Sideways parsley and scallions, chopped. Don't they look pretty sideways?

Kale steamed till bright green.

This is delicious as is, or you can add other veggies, a protein, or even soba noodles are yummy.

Stay tuned for step 2, in the meantime green away. You can never green too much.

Christmas Eve Feast (spinach salad with cranberry vinegarette)

Our tree colored lights and all

And now back to the food...

Christmas was a good time this year. My last post ended quite abruptly so here, I would just like to say Merry Christmas, Happy Holidays, and Happy New Year.

On Christmas Eve we had a nice dinner with Chopper's family. There was Baccala, pea soup, salad, and shrimp enchiladas. It was a cultural feast. Chop's father is Portuguese and so brought the traditional dish, Baccala, which is salted cod and potatoes with olives, pimento peppers, eggs, and a few other ingredients. Apparently it is best with a little olive oil and vinegar drizzled over the top. Because of the tradition of eating fish on Christmas eve this is a popular dish, personally it is a little fishy for me, but those who like it, reaaaally like it. The pea soup was brought by Chop's brother and his wife, another family tradition from another culture. Kristen's family is polish, pea soup and pierogies is their Christmas Eve tradition. She made the pierogies for Christmas day, they are always delicious and the pea soup was yummy too (made vegetarian with no ham). The enchilada's were not family tradition at all, but they were delicious! Chopper's mother Natalie brought them. Natalie has a food blog of her own, her blog highlights eating local, and all of her recipes are made from foods that are sustainable in some way..in most cases because they are all grown in very close proximity to where they are being eaten. She said she would have the enchilada recipe posted at some point and I would suggest seeking it out, they were really yummy.

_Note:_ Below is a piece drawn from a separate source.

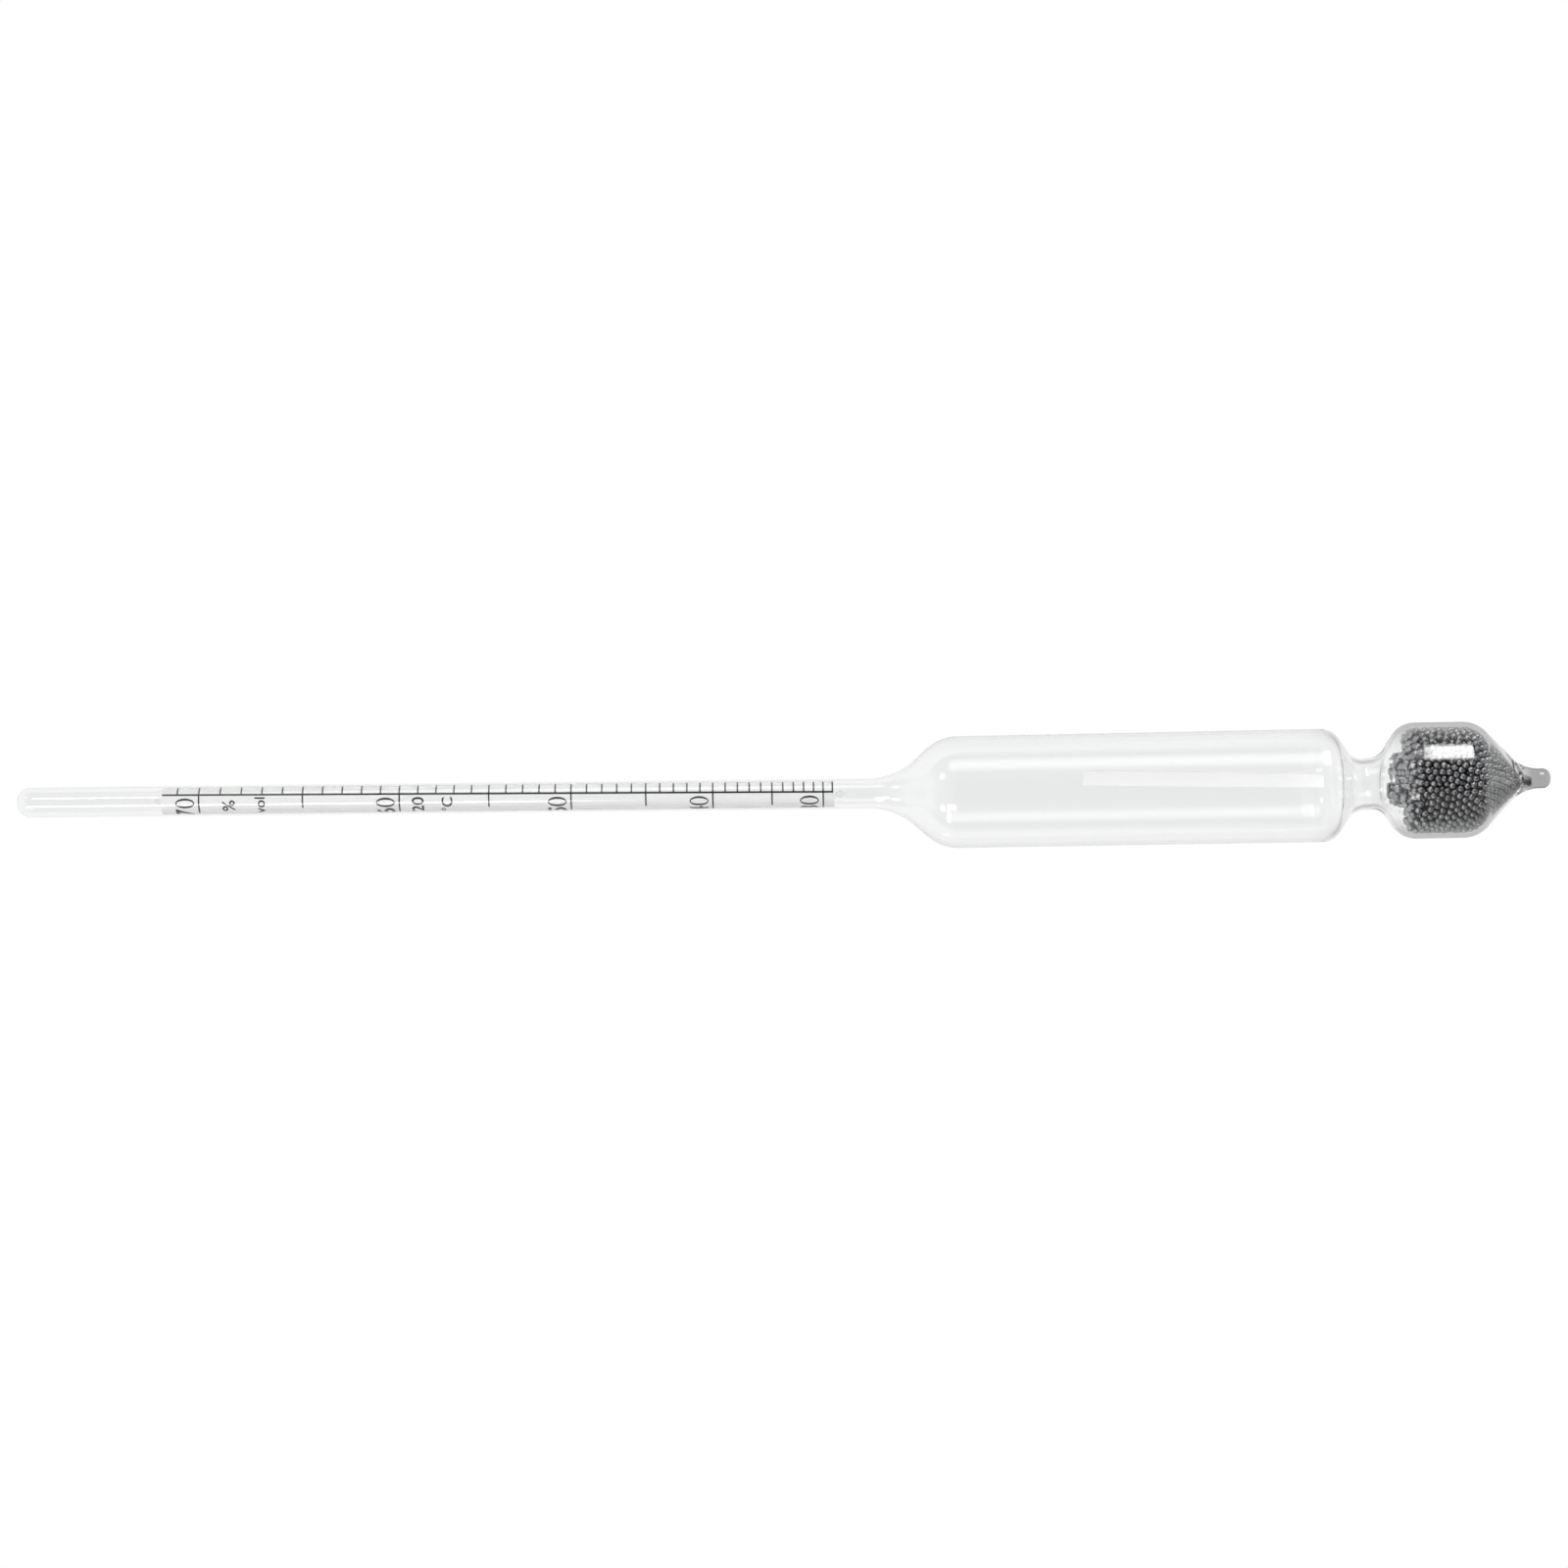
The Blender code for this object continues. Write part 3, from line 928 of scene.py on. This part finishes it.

The delicious enchiladas, obviously being eaten!

The baccala

It was a lovely evening around food and family, which had just the energy one would want to christen their new home for the holidays. Chop and I felt very lucky and our house is feeling more like home every day, it is amazing to think of the memories that have been created there in just the few short monthes we've been in the house (ok 6 monthes but still!).

Grammy with her new picture of Wesley.

Chop and the Boy

Wes and his new organic cotton penguin

The salad I haven't yet mentioned was my contribution to the evening. I don't like to usually put "green salad" recipes on my blog except for in my ode to salads post from last year, because they seem a bit simple and I don't want to undermind my readers. But I brought this salad to a brunch with friends a few weeks ago and then served it again on Christmas Eve and the comments were a flowin. People like this salad, as "simple" as it may seem to me and so I shall share it with you. This is a salad you can get in many restaurants, but what I think makes it stand above (besides the local mixed greens) is the love, that has got to be it. So if you make this salad, make sure to love what you're doing while you're doing it, otherwise it could come out rather pedestrian.


Salad and Dressing
baby spinach (or mixed greens..I used both)
toasted pecans (put on tray in toaster and toast for about 5 minutes)
crumbled blue cheese
sliced pears
finely sliced red onion

Cranberry Vinegarette

1/3 cup olive oil
1/3 cup balsamic (I used white balsamic, I don't know how they clarify it-shouldn't matter-use what you have)
2 Tablespoons honey
1/4 of a red onion chopped
1/4 cup dried cranberries

Blend all ingredients except for the olive oil. Then with blender on a low setting pour the olive oil in the top. This will allow it to emulsify.